Kiely calls this a "noble ideal" that can be realized only if students are persuaded to support it and if it occurs spontaneously among students. "Why should an administration that consists predominantly of white males tell minority students where to live and what diversity means?" he asks. "It's a more philosophical than mathematical question. The administration's view of diversity is a crude measure, but true diversity can only happen among students in much more subtle ways."
"The decision has already been made. Why don't we give it a try?" Dowling urges. "If four or five years from now, the House masters decide it is not working out, we can review it."
OUR UNDERGRADUATE community unavoidably inherits the tensions, mistrust, and divisiveness of the society from which Harvard draws its students; this must be kept in mind before pronouncing randomization a solution. Nevertheless, Harvard students are on the whole eager and skillful bridge-builders. And, in the end, whether we achieve true diversity will depend less on what administrators decide in University Hall than on what students themselves choose to do in the myriad encounters in classrooms, dining halls, entryways, and Houses that make up the life of the College.
During freshman year, I read an article in a student publication in which an acquaintance of mine, who is Latino, said he avoided sitting down next to whites in the Union because he didn't know who might be racist.

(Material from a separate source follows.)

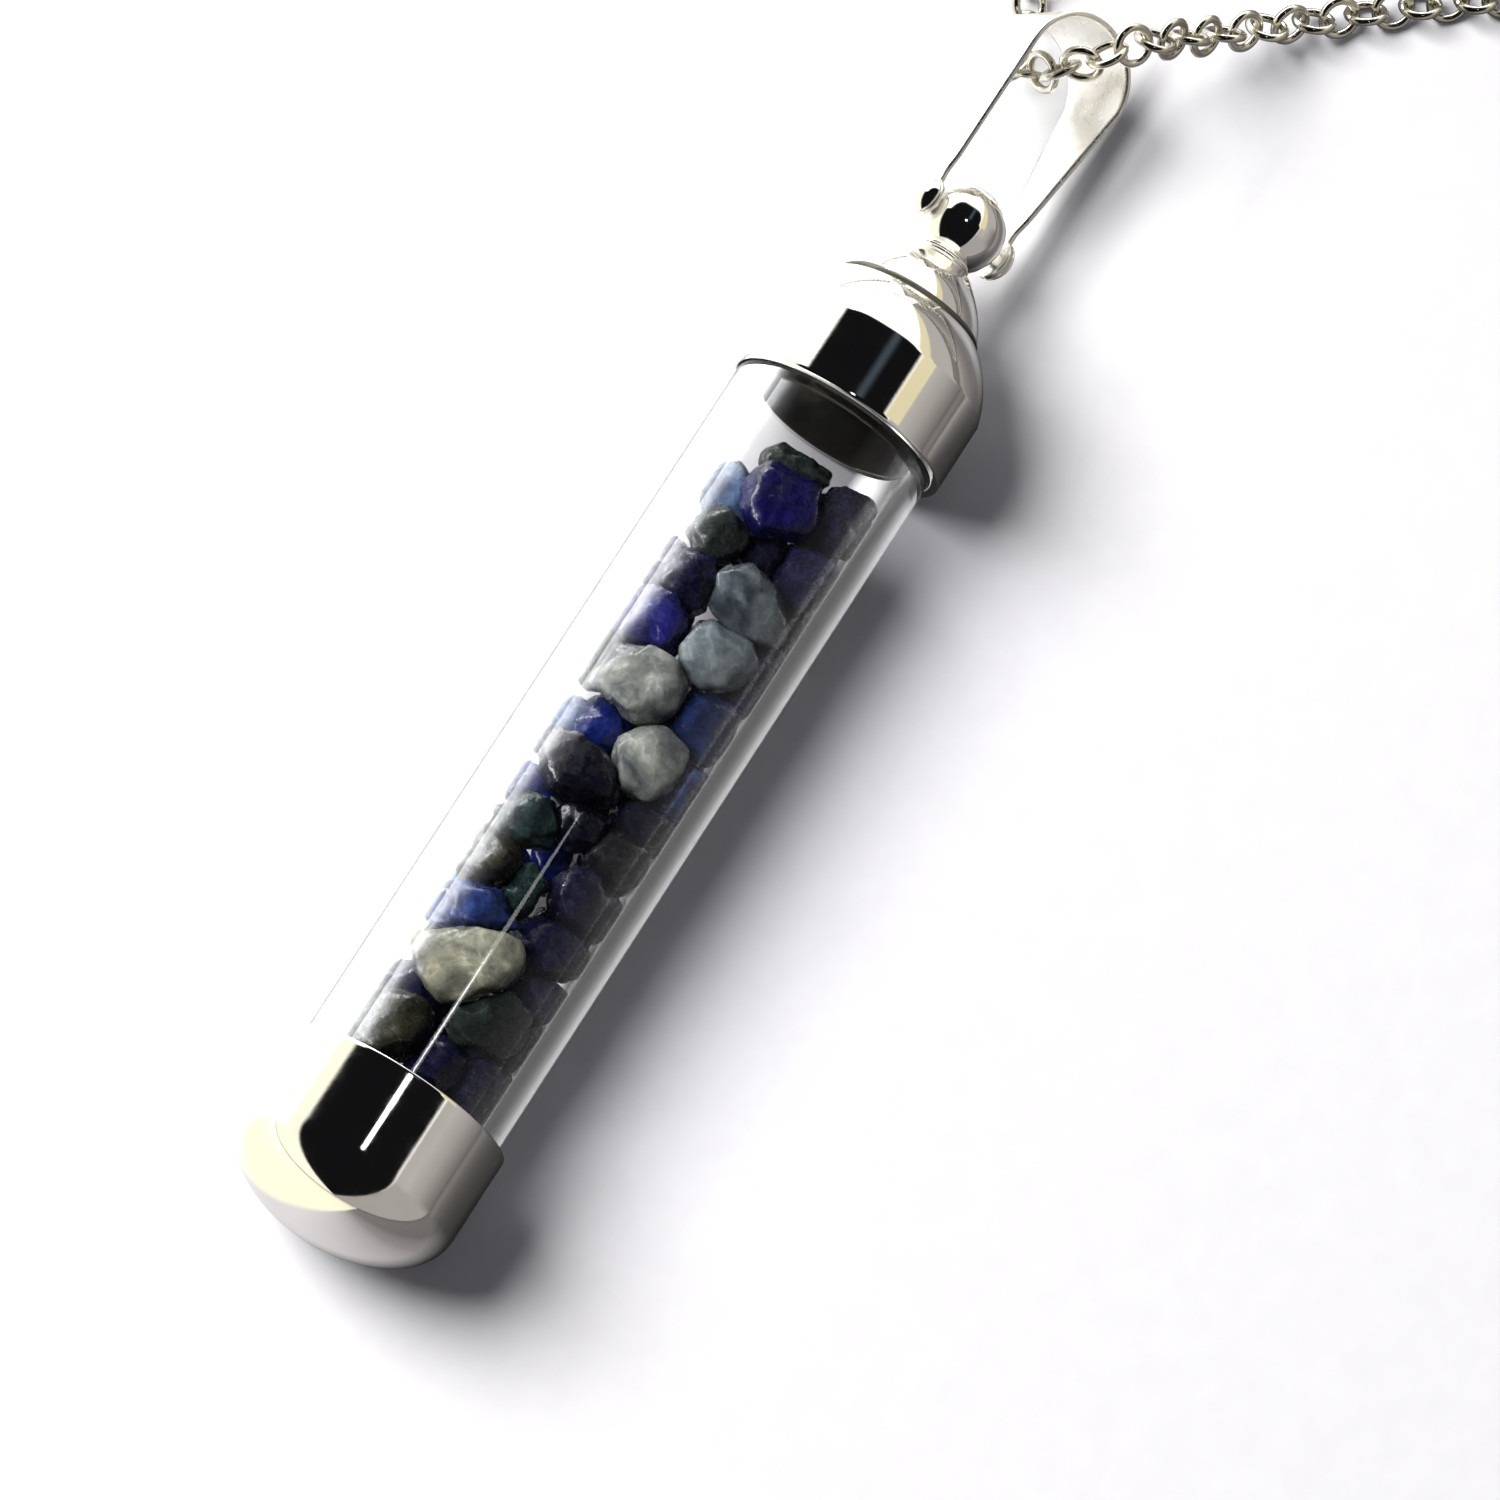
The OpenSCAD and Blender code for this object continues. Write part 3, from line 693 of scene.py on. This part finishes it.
STONE_TINTS = {
    "slate": (0.062, 0.064, 0.135), "violet": (0.074, 0.070, 0.33), "ice": (0.34, 0.42, 0.56),
    "moss": (0.095, 0.120, 0.110), "dusk": (0.110, 0.108, 0.22), "plum": (0.060, 0.050, 0.12),
    "indigo": (0.042, 0.045, 0.17), "pale": (0.47, 0.485, 0.46), "steel": (0.10, 0.155, 0.32),
    "blue": (0.085, 0.15, 0.44), "navy": (0.019, 0.020, 0.060), "teal": (0.10, 0.165, 0.155),
    "grey": (0.100, 0.102, 0.185), "olive": (0.11, 0.105, 0.065), "cream": (0.47, 0.47, 0.41),
    "mist": (0.40, 0.435, 0.45), "lilac": (0.38, 0.37, 0.47), "umber": (0.070, 0.064, 0.070),
    "azure": (0.18, 0.27, 0.50)}
# Colours of the chips that no row names, and of those below the height LOW
UNDER_TINTS = ["slate", "indigo", "dusk", "grey", "navy", "moss"]
LOW_TINTS = ["steel", "indigo", "mist", "blue", "moss", "violet", "pale", "slate", "ice", "olive", "navy"]
LOW = -0.8
# A chip takes a row's colour when its middle is nearer than this
ROW_REACH = 0.9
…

I can understand his feelings since, as an Asian, I came to Harvard with my own fears of how I would be received. But I cannot agree with his conclusion that, to avoid risk, we may leave mistrust unchallenged. During Freshman Week, a neighbor from across the hallway stopped by to talk. I am glad that he, a Caucasian, was not deterred from approaching an Asian, since otherwise I might never have met my present roommate and best friend.